I need to come up with some things you can print out to give us more information.
By default Trolflow2 has reduce_data=True.
@adybbroe if you're comfortable doing it, could you add a log or print just above this line:
https://github.com/pytroll/pyresample/blob/1f4c7fbe3985be068b4130fac7898f71eb7b5987/pyresample/future/resamplers/nearest.py#L62
And print out valid_input_index.shape, mask.shape, and kdtree.n.
@pnuu Thanks. I'm realizing now that this is swath data so that reduce data shouldn't play a part.
And just for completenes, the default resampling values are
GLOBAL_RESAMPLER_DEFAULTS = {
"radius_of_influence": None,
"resampler": "nearest",
"reduce_data": True,
"cache_dir": None,
"mask_area": False,
"epsilon": 0.0,
}
All the AVHRR AAPP L1b channels share the same navigation data.

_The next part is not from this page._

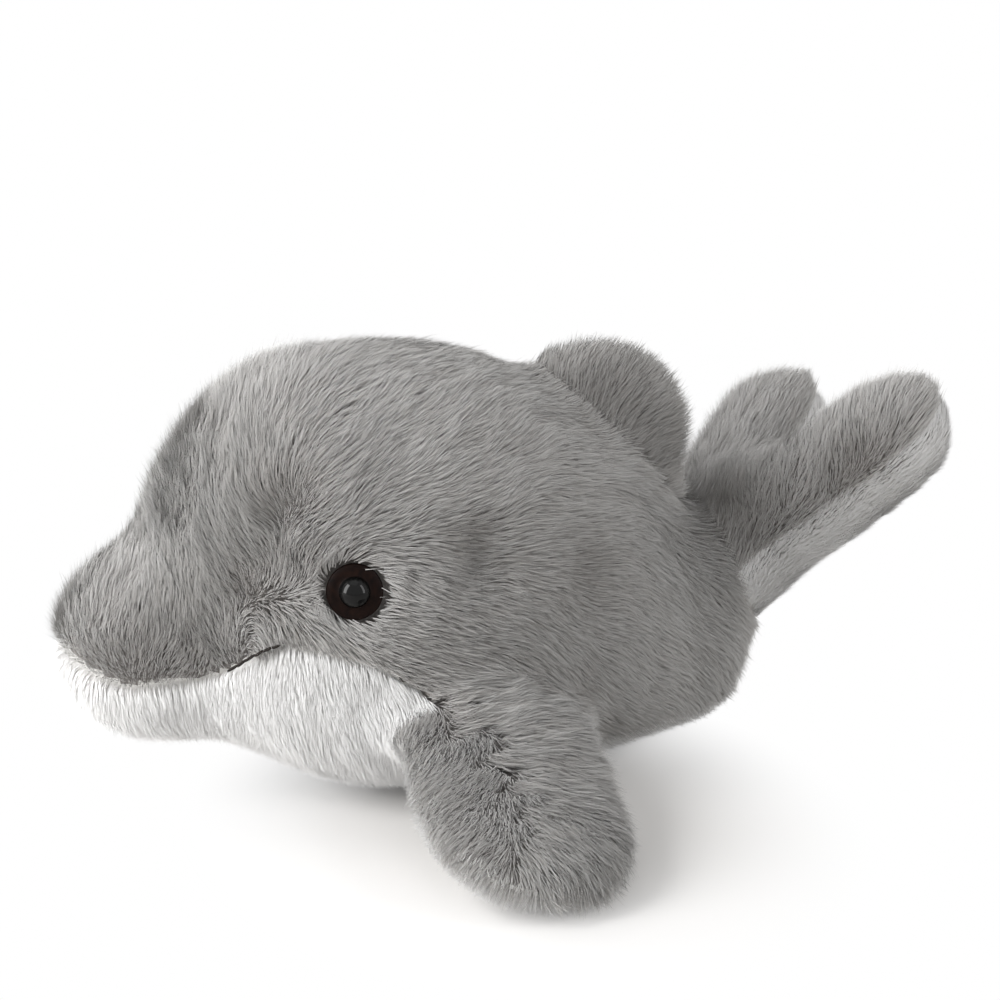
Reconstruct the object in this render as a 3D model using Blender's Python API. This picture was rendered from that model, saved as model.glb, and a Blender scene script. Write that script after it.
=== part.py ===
# Plush dolphin lying on its belly. The nose points to -Y, its left side is +X and +Z is up.
# Every fabric piece is drawn to the tips of its pile, so the outer faces are what a hand would feel.
from math import cos, pi, radians, sin, sqrt

import bmesh
import bpy
import numpy as np
from mathutils import Matrix, Vector

# Sizes in metres. Places along the body are measured from the middle of the head.
COVER_THICKNESS = 0.009
GAP = 0.0003

HEAD_REACH = 0.075
HEAD_HALF_WIDTH = 0.072
HEAD_RISE = 0.0735
HEAD_MIDDLE_HEIGHT = 0.072
WIDEST_HEIGHT = 0.062
SETTLING = 0.003

SNOUT_PLACE = 0.074
SNOUT_REACH = 0.0335
SNOUT_HALF_WIDTH = 0.036
SNOUT_RISE = 0.0315
SNOUT_DROP = 0.034
SNOUT_MIDDLE_HEIGHT = 0.051
BRIDGE_SLOPE = 1.5
CREASE_SOFTNESS = 0.003

TRUNK_LENGTH = 0.108
REAR_REACH = 0.031
REAR_HALF_WIDTH = 0.036
REAR_TOP_HEIGHT = 0.079
REAR_MIDDLE_HEIGHT = 0.031
BACK_FULLNESS = 2.5
SIDE_FULLNESS = 2.2
BELLY_SQUARENESS = 2.8
SNOUT_SQUARENESS = 2.1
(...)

Yes, I will try add this debug @djhoese Concerning your items above:
- Data from our own antenna in Norrköping, and we only rarely cover the pole, and I think very rarely with AVHRR (it happens more likely with VIIRS) - but I will keep my eyes open for that!
- 3a and 3b have the same geo location
- I have a feeling the chance of failing increase with number of areas, but not backed by much testing though...
[2025-11-13 21:04:10,466 DEBUG pyresample.future.resamplers.nearest] Before KDTree query in nearest: (4298, 2048) (8802304,) 8325120
[2025-11-13 21:04:10,641 ERROR trollflow2.launcher] Process crashed
That is valid_input_index.shape, mask.shape, and kdtree.n
But before that:
[2025-11-13 21:04:03,094 DEBUG pyresample.future.resamplers.nearest] Before KDTree query in nearest: (4298, 2048) (8802304,) 8802304
[2025-11-13 21:04:03,302 DEBUG pyresample.future.resamplers.nearest] Before KDTree query in nearest: (4298, 2048) (8802304,) 8802304
[2025-11-13 21:04:03,694 DEBUG pyresample.future.resamplers.nearest] Before KDTree query in nearest: (4298, 2048) (8802304,) 8802304
[2025-11-13 21:04:05,027 DEBUG pyresample.future.resamplers.nearest] Before KDTree query in nearest: (4298, 2048) (8802304,) 8802304
[2025-11-13 21:04:05,334 INFO pyninjotiff.ninjotiff] Successfully created a NinJo tiff file: '/xxxxxxx/imagery/tmp1822051io0rqs_s'
Awesome! Any chance you can get me these data files?